- [The request] Below are records. Copy every line with "code" in it.
Begin Materials provided
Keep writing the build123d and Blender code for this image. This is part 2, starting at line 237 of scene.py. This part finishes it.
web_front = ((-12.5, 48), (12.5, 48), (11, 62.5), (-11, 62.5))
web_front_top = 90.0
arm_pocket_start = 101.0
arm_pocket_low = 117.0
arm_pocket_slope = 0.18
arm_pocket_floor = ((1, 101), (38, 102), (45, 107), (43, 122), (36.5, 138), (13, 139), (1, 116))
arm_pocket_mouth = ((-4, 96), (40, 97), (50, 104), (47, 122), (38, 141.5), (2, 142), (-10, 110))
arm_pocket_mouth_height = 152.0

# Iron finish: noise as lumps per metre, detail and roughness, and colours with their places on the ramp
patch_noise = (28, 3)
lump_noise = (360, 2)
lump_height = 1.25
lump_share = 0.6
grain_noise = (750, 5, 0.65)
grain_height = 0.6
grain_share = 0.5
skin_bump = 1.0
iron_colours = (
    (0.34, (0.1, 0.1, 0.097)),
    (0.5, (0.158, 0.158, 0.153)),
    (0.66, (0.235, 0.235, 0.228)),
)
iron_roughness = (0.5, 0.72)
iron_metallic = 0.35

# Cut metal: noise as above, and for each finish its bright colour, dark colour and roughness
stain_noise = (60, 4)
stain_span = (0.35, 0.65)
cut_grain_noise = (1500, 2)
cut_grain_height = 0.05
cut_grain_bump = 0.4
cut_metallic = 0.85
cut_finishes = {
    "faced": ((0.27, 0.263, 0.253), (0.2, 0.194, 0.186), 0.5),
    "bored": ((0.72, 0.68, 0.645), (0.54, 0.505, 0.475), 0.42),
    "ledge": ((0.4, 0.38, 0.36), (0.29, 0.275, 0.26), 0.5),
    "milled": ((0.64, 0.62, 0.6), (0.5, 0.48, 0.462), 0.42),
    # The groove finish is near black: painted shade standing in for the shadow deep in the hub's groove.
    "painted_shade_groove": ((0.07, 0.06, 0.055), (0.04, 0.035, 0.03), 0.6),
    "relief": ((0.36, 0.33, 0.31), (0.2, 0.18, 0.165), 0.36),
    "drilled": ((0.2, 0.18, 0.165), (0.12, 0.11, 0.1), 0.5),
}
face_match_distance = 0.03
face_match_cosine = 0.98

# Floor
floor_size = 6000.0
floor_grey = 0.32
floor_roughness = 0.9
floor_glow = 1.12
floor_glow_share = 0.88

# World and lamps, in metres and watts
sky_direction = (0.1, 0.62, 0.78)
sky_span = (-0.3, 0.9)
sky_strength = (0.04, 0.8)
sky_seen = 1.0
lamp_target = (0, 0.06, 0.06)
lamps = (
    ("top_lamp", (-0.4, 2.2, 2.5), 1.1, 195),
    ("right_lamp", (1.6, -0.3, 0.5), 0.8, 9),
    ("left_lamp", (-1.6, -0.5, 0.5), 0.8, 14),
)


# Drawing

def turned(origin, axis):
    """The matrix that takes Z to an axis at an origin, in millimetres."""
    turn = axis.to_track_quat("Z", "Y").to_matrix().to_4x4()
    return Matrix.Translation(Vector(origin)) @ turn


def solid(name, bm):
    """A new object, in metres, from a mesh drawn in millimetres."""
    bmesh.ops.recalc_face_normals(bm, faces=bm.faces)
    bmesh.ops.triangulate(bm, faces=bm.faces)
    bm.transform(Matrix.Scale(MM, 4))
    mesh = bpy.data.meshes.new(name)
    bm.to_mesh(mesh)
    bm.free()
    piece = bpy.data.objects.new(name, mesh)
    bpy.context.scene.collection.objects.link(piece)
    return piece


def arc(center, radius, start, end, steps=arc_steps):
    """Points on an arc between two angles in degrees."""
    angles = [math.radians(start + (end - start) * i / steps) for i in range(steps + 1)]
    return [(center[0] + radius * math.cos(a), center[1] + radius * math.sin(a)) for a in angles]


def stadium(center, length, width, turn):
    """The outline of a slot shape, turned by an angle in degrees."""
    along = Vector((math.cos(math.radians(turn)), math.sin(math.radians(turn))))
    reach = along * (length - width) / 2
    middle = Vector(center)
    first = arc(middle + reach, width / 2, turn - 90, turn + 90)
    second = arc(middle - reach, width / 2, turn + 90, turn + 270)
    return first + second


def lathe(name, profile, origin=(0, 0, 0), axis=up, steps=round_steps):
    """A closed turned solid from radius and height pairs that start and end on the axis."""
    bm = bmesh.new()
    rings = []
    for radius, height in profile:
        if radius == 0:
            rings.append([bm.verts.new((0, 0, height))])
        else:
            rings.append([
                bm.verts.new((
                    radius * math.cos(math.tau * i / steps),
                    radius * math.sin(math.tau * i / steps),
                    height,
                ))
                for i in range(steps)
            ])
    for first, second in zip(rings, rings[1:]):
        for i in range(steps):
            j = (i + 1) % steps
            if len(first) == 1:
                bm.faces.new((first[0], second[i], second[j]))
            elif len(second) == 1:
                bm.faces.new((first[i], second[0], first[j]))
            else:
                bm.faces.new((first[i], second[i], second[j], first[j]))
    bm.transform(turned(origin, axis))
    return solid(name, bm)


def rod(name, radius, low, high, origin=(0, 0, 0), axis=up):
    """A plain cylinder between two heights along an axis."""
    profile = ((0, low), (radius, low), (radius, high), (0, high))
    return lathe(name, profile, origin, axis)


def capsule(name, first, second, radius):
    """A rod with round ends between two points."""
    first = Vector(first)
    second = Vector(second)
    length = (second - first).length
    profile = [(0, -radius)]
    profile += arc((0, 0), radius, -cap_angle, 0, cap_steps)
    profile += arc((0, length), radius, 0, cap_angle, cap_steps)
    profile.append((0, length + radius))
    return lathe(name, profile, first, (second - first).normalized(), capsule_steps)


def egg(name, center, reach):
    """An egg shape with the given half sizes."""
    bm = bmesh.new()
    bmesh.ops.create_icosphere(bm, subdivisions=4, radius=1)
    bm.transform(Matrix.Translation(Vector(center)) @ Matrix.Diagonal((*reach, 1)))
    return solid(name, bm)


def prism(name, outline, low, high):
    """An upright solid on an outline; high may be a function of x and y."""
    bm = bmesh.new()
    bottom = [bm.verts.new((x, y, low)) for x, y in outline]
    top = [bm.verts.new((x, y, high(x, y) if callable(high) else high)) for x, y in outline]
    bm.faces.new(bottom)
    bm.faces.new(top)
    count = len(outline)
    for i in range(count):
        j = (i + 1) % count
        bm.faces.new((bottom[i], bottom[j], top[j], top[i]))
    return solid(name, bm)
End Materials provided
Begin Materials provided
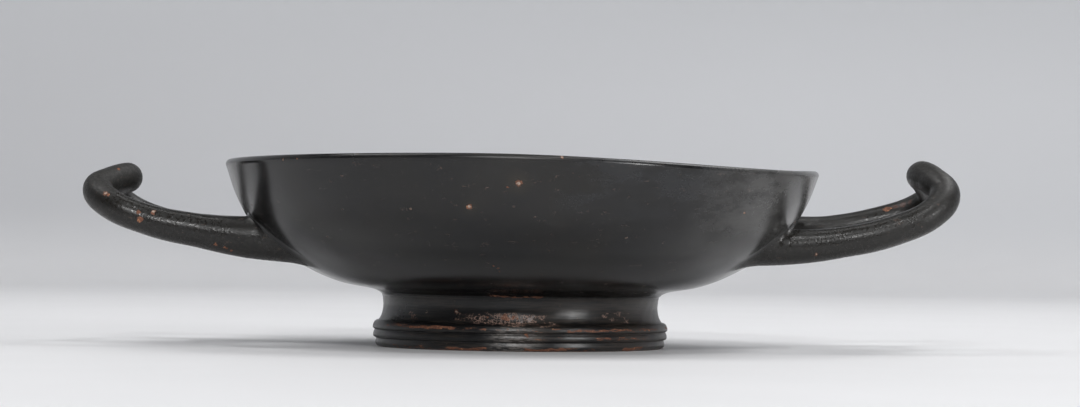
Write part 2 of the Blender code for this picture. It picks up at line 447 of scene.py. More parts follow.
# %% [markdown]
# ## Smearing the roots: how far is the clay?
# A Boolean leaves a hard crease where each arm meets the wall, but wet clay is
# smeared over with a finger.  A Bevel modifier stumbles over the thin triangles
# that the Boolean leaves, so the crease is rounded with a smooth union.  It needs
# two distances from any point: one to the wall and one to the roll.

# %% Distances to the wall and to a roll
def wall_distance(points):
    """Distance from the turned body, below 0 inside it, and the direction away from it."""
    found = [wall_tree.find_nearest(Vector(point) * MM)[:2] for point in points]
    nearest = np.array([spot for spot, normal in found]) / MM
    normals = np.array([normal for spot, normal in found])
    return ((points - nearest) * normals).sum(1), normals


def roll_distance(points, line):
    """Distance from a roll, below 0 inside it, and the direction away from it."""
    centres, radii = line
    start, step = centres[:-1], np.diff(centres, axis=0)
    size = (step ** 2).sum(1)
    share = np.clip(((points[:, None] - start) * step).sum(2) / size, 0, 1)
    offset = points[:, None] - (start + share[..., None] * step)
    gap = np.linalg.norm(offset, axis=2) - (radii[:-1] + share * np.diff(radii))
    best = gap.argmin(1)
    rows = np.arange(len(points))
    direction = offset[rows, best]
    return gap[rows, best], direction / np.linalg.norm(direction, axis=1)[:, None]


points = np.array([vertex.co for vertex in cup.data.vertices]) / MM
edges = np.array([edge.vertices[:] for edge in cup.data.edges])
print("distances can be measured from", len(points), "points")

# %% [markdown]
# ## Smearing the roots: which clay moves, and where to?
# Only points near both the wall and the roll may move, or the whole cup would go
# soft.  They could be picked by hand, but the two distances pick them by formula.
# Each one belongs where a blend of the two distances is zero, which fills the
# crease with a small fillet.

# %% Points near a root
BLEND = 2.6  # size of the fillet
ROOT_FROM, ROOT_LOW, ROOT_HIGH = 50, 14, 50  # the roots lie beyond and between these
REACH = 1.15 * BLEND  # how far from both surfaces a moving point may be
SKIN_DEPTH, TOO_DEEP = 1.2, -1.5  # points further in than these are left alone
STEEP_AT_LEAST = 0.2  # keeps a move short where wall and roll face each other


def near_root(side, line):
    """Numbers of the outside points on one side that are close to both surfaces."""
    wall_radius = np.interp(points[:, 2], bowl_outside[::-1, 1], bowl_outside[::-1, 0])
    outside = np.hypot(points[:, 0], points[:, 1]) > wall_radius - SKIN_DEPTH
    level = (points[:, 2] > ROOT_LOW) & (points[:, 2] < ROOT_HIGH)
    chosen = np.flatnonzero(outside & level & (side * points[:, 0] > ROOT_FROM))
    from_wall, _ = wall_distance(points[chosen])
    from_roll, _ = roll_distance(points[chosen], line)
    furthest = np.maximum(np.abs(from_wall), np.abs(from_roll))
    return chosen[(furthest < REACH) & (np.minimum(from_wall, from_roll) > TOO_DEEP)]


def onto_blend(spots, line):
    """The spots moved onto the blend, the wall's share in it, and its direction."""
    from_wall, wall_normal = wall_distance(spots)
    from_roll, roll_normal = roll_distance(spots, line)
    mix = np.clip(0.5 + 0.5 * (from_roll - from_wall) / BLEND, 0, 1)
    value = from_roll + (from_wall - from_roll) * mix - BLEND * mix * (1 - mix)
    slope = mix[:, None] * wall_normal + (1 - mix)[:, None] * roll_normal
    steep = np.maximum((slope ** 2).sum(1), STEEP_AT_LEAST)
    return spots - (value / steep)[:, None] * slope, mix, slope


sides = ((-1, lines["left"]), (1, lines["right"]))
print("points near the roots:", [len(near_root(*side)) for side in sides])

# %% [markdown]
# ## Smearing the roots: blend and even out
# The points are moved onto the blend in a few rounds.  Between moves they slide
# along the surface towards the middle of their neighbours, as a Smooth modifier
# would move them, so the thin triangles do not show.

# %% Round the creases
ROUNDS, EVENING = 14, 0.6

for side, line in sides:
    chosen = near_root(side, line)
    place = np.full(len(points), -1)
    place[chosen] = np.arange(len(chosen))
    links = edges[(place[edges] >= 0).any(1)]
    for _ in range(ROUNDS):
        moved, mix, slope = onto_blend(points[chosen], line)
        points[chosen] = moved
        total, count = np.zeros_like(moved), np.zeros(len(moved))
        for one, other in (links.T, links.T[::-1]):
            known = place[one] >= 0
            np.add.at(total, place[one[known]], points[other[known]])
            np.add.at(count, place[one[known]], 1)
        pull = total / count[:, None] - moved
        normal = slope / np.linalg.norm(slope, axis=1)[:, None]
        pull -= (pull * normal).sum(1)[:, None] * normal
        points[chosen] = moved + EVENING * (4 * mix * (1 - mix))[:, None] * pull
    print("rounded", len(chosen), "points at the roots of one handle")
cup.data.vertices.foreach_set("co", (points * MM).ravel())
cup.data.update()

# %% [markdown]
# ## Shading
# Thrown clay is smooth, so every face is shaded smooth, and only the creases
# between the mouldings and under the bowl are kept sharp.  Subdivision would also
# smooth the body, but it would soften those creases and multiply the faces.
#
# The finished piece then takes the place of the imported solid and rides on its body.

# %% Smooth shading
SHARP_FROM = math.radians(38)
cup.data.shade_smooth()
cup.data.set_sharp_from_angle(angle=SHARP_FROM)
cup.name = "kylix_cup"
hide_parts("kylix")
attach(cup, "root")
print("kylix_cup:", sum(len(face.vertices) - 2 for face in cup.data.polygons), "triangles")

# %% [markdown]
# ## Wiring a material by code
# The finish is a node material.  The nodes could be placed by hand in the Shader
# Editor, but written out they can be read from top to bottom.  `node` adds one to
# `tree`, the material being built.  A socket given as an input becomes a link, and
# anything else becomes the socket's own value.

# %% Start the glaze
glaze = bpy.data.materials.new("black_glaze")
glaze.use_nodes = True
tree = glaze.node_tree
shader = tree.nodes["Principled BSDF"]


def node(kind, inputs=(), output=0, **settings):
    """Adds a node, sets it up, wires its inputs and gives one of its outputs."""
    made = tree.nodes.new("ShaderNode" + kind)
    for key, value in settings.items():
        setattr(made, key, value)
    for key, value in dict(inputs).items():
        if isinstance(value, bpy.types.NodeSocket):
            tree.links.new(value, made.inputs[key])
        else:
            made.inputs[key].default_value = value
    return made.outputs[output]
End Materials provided
Begin Materials provided
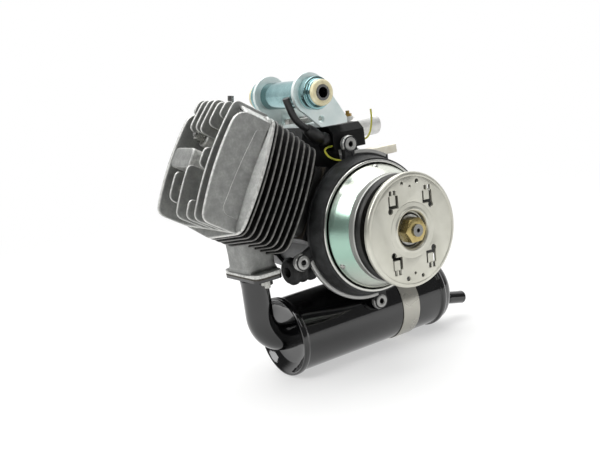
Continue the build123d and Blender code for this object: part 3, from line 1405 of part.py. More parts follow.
End Materials provided
- [Expected answer]
Keep writing the build123d and Blender code for this image. This is part 2, starting at line 237 of scene.py. This part finishes it.
Write part 2 of the Blender code for this picture. It picks up at line 447 of scene.py. More parts follow.
# ## Wiring a material by code
Continue the build123d and Blender code for this object: part 3, from line 1405 of part.py. More parts follow.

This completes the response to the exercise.